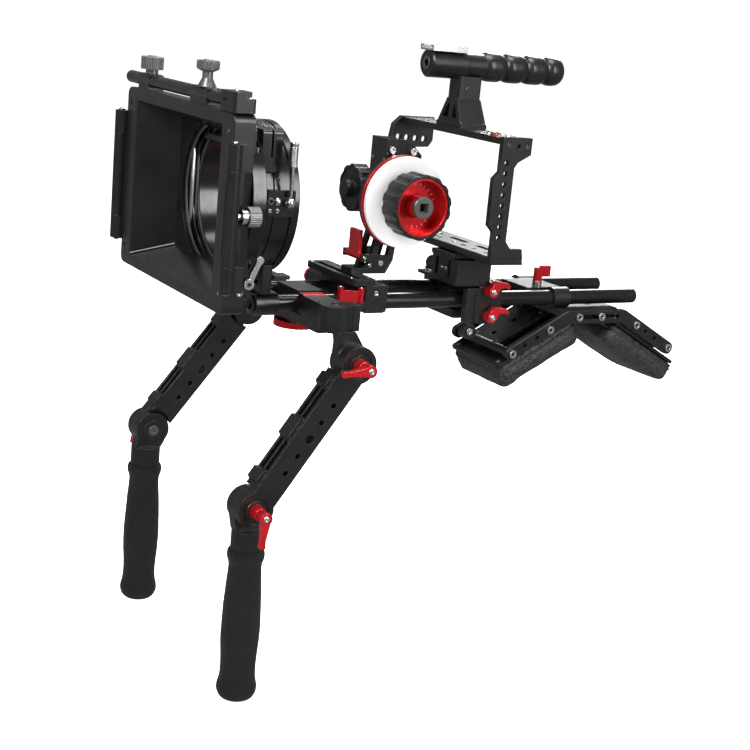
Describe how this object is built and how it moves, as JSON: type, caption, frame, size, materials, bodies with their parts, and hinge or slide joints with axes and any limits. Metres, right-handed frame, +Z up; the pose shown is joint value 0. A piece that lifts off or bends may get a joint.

· · ·

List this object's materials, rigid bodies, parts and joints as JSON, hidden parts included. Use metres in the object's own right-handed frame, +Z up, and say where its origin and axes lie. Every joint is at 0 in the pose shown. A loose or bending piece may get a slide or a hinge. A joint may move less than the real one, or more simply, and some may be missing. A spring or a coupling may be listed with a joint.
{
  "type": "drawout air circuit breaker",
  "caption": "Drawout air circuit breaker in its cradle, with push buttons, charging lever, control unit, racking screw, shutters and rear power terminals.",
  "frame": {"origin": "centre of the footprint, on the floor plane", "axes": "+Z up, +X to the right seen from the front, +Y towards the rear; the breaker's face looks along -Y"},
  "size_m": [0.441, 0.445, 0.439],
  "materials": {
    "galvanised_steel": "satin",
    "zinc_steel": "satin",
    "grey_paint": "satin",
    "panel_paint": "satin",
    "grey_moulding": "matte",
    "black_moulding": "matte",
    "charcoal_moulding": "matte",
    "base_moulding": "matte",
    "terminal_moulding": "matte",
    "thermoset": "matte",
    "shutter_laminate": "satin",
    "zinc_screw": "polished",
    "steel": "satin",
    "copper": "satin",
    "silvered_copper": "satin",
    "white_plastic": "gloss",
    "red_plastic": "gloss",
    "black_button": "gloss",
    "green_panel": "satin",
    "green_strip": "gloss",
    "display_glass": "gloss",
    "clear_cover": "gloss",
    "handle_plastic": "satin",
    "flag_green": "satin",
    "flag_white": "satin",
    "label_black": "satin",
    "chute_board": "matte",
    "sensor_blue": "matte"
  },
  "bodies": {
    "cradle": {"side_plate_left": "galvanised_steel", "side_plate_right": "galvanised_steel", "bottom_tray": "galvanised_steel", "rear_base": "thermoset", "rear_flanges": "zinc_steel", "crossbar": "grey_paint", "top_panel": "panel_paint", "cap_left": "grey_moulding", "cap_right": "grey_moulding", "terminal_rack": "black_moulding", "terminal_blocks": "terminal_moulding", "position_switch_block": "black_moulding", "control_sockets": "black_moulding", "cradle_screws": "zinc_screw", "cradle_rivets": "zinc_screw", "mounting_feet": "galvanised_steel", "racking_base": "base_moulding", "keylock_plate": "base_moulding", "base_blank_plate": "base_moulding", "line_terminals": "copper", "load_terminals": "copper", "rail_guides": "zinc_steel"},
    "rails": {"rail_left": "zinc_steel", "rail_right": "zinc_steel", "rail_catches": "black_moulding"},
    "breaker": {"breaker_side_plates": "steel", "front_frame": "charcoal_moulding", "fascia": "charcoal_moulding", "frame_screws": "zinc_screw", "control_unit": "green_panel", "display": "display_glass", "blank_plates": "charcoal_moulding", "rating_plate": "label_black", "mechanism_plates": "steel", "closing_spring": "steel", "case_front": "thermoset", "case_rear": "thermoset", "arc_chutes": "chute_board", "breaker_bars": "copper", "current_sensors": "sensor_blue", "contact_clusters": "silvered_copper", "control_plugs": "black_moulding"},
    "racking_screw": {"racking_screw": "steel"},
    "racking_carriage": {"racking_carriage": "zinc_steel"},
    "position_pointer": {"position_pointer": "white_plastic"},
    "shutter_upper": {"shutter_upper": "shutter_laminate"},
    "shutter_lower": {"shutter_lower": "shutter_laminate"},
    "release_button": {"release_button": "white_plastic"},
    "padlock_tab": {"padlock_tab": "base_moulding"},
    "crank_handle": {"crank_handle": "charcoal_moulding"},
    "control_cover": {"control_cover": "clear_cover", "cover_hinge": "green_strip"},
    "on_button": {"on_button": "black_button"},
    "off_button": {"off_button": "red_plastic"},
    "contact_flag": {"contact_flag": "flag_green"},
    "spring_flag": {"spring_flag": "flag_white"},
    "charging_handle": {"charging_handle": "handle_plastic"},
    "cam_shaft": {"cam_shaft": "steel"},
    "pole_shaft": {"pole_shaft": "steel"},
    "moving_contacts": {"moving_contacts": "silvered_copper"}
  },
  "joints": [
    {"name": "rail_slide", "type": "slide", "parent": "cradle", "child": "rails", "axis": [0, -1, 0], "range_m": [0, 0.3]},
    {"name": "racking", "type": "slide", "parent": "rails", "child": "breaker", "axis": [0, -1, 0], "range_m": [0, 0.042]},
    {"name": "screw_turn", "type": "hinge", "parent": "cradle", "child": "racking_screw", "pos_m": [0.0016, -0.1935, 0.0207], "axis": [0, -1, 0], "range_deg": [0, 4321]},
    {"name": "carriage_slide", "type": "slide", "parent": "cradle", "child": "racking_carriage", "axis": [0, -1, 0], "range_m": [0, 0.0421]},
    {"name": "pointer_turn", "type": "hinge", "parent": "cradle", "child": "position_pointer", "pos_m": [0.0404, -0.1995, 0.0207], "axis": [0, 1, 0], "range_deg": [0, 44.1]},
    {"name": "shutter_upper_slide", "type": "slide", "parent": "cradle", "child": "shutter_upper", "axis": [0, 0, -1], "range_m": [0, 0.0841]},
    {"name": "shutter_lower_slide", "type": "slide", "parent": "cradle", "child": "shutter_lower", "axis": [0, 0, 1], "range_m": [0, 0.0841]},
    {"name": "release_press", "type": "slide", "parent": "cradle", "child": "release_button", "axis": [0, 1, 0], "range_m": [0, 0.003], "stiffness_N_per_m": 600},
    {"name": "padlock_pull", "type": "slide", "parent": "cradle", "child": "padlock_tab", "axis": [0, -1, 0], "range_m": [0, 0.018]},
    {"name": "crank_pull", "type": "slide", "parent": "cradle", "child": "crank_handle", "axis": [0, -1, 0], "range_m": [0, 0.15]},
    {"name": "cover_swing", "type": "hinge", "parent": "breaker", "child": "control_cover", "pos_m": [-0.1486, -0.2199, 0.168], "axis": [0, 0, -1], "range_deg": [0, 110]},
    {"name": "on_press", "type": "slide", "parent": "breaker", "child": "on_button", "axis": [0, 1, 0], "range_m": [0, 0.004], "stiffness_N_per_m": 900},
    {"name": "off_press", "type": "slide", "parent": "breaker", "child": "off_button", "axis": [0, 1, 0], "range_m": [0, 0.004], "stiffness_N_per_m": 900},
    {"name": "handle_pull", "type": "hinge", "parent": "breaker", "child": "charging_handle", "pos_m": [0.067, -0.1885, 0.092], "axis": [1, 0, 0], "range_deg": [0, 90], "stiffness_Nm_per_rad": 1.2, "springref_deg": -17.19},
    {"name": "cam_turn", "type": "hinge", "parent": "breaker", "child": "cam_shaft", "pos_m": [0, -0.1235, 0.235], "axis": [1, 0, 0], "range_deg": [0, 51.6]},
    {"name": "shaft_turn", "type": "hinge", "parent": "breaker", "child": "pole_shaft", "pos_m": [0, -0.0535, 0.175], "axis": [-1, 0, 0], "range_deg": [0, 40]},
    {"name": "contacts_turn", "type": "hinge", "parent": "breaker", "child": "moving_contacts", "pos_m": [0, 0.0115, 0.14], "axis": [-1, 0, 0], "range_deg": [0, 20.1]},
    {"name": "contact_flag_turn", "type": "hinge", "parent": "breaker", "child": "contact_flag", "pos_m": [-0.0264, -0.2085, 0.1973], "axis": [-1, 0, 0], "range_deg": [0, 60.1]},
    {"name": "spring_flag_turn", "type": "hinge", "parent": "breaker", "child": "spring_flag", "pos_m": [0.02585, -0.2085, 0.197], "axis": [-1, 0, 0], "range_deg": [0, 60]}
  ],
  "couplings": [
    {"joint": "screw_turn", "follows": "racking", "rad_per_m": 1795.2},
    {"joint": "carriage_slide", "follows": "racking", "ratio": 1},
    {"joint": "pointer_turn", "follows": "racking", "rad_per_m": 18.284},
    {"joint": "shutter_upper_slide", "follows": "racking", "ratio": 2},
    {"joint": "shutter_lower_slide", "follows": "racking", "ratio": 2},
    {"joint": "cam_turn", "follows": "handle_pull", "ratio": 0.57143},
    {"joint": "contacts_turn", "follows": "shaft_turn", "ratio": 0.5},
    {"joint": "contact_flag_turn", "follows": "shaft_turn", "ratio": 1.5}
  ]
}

· · ·

Count the lines in which the string "caption" appears, then report only that figure.

2